%%
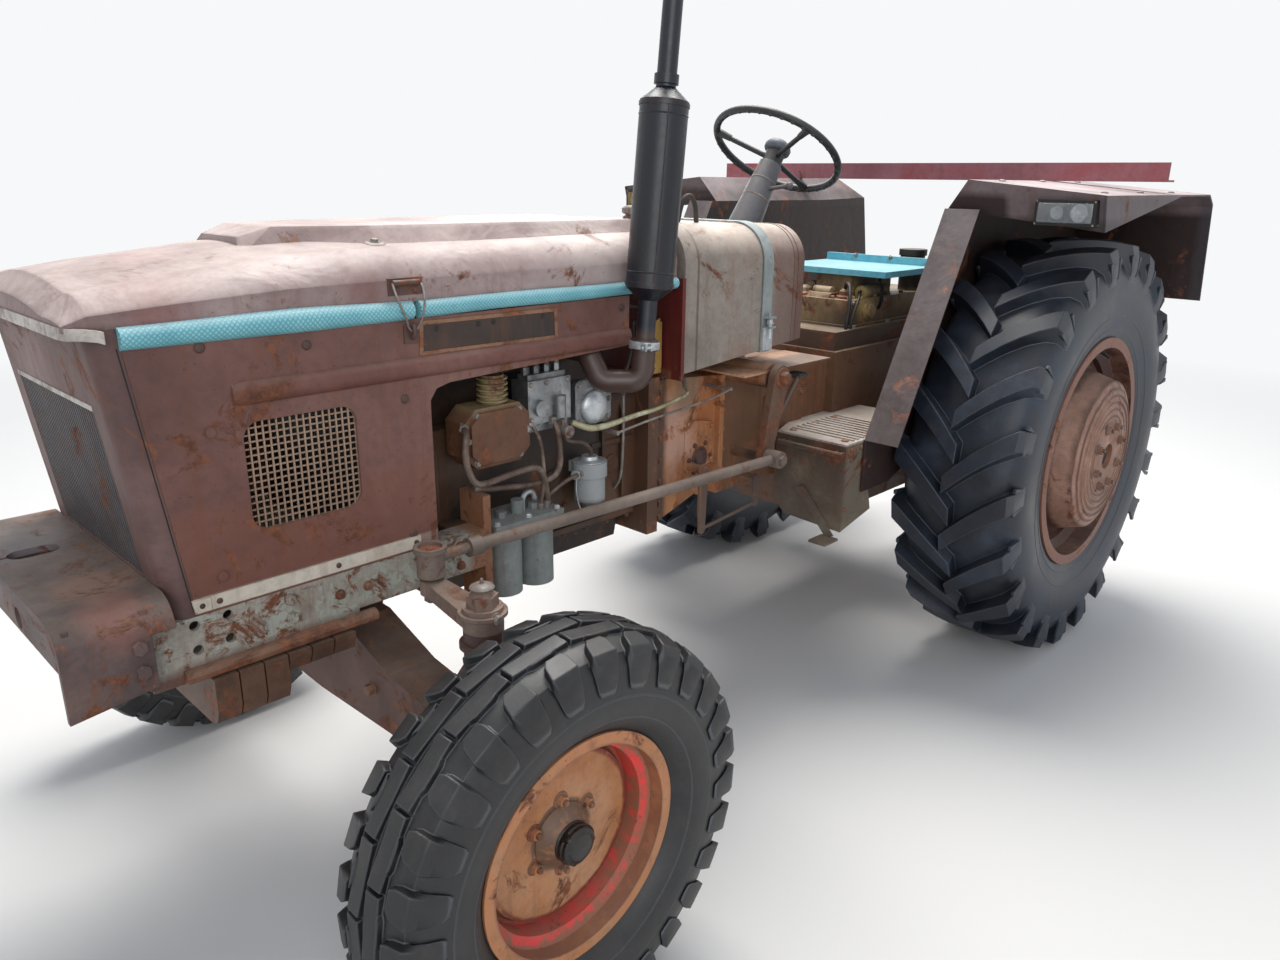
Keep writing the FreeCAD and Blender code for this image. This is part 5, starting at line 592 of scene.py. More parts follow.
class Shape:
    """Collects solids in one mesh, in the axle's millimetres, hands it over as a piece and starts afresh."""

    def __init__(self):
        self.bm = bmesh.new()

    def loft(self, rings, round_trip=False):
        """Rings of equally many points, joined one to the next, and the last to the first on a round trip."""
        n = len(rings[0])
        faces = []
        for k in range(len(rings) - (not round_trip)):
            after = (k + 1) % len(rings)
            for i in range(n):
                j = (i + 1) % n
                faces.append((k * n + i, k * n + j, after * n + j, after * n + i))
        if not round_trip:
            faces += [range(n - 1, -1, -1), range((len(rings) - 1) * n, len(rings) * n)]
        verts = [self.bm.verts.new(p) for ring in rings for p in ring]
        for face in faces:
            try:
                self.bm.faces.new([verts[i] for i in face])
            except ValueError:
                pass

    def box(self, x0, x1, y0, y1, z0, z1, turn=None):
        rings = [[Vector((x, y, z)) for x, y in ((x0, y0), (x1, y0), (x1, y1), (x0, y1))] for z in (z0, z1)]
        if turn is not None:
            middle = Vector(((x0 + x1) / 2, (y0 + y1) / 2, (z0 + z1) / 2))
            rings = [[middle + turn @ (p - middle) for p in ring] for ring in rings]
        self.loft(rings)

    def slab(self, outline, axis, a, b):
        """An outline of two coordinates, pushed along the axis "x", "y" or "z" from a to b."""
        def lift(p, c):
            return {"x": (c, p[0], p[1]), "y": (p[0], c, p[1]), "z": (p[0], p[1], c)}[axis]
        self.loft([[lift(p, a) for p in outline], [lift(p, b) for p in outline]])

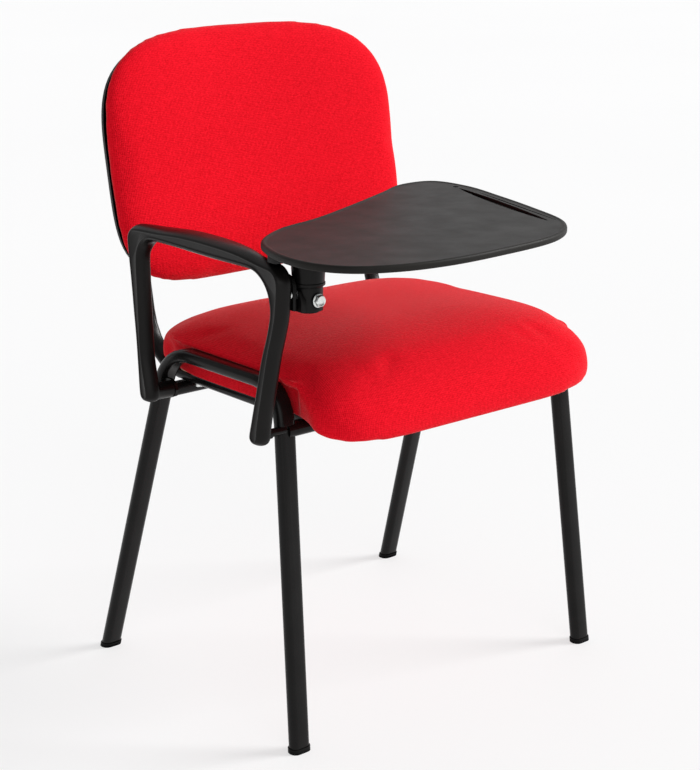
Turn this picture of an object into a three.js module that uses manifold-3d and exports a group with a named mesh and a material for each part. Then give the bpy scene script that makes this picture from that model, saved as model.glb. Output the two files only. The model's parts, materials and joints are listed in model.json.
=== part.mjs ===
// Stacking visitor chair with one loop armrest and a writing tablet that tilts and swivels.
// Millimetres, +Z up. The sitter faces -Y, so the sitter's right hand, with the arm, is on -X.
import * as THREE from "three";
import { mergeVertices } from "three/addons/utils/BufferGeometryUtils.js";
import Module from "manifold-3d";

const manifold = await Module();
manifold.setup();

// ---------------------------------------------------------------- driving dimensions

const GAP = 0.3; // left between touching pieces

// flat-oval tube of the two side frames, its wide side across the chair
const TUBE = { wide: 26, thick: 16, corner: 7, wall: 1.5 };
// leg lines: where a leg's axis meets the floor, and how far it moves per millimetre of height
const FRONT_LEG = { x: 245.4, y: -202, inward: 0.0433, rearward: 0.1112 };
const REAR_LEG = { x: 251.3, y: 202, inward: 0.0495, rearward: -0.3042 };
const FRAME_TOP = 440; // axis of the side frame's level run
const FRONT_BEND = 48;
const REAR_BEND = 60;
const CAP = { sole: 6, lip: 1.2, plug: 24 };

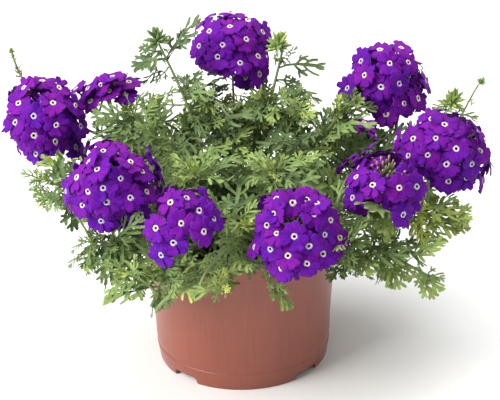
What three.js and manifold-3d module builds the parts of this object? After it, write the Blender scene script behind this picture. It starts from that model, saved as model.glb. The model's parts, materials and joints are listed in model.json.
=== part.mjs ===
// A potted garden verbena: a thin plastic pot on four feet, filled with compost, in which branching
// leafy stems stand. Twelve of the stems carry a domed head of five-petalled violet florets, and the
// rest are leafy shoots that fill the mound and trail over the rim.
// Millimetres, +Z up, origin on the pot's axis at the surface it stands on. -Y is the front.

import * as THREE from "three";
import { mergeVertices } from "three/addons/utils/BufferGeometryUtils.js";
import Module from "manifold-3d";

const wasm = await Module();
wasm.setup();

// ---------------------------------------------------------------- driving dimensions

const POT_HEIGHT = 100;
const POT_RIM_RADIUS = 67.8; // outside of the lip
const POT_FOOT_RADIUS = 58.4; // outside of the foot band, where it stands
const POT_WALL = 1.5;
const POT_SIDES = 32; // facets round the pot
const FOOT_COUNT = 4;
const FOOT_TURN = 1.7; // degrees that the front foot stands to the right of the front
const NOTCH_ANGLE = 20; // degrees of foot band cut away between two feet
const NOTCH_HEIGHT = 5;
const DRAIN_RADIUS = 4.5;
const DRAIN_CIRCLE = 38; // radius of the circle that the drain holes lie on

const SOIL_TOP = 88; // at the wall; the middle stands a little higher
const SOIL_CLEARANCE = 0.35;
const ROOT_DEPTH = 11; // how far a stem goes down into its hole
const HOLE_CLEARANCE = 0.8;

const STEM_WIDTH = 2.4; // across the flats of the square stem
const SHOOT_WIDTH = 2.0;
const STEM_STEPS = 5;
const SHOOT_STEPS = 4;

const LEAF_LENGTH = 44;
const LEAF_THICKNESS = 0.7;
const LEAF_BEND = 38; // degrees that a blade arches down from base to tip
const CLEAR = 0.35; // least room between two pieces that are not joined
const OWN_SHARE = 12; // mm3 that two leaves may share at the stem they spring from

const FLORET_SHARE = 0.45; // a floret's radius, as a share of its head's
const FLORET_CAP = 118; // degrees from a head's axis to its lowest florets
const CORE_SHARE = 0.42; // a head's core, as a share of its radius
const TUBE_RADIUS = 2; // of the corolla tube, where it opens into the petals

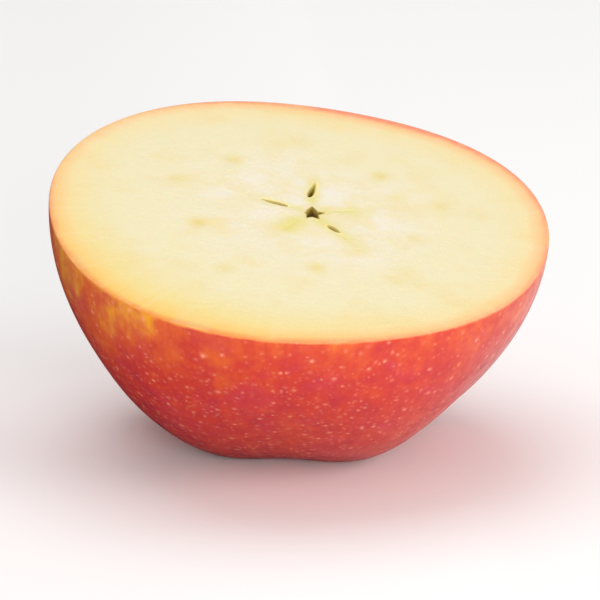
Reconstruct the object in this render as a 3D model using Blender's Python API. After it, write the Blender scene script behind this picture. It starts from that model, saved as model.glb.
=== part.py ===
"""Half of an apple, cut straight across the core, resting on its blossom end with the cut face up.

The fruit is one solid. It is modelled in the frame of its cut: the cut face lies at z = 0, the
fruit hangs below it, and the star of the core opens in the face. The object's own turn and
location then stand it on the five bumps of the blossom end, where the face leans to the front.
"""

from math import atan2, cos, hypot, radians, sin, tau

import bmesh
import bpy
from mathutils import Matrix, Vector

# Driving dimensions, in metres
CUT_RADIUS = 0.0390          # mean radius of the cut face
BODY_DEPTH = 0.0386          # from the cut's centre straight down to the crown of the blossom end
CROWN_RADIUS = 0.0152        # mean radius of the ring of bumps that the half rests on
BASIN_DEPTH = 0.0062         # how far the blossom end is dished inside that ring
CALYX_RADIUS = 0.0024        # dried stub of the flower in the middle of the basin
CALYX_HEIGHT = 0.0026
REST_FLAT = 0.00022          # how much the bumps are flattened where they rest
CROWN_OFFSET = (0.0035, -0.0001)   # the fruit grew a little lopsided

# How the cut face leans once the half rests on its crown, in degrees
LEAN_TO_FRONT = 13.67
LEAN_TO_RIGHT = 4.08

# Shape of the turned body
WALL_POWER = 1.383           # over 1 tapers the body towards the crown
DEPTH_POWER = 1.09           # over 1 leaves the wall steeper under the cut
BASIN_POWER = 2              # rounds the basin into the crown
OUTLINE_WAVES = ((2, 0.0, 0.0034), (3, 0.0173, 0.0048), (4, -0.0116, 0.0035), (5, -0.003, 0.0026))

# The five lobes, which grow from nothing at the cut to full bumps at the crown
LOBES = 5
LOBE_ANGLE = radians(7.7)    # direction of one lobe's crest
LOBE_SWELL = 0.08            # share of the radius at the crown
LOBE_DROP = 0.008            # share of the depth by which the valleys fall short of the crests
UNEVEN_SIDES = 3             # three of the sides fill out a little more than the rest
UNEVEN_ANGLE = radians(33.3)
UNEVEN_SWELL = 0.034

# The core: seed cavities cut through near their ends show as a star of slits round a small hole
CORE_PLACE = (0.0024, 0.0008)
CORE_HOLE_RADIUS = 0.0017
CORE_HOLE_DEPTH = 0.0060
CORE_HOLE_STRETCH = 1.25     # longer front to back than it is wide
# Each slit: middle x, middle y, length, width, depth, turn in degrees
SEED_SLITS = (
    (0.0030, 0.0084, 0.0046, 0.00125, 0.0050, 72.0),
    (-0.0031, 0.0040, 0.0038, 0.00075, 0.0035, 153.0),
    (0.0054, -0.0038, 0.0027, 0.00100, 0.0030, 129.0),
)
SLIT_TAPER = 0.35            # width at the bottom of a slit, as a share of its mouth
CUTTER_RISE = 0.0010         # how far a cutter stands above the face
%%
• **Set exercise**: Scan the listing above for the word "starts" and show each line where it is found.

• **Task result**:
    """Collects solids in one mesh, in the axle's millimetres, hands it over as a piece and starts afresh."""
What three.js and manifold-3d module builds the parts of this object? After it, write the Blender scene script behind this picture. It starts from that model, saved as model.glb. The model's parts, materials and joints are listed in model.json.
Reconstruct the object in this render as a 3D model using Blender's Python API. After it, write the Blender scene script behind this picture. It starts from that model, saved as model.glb.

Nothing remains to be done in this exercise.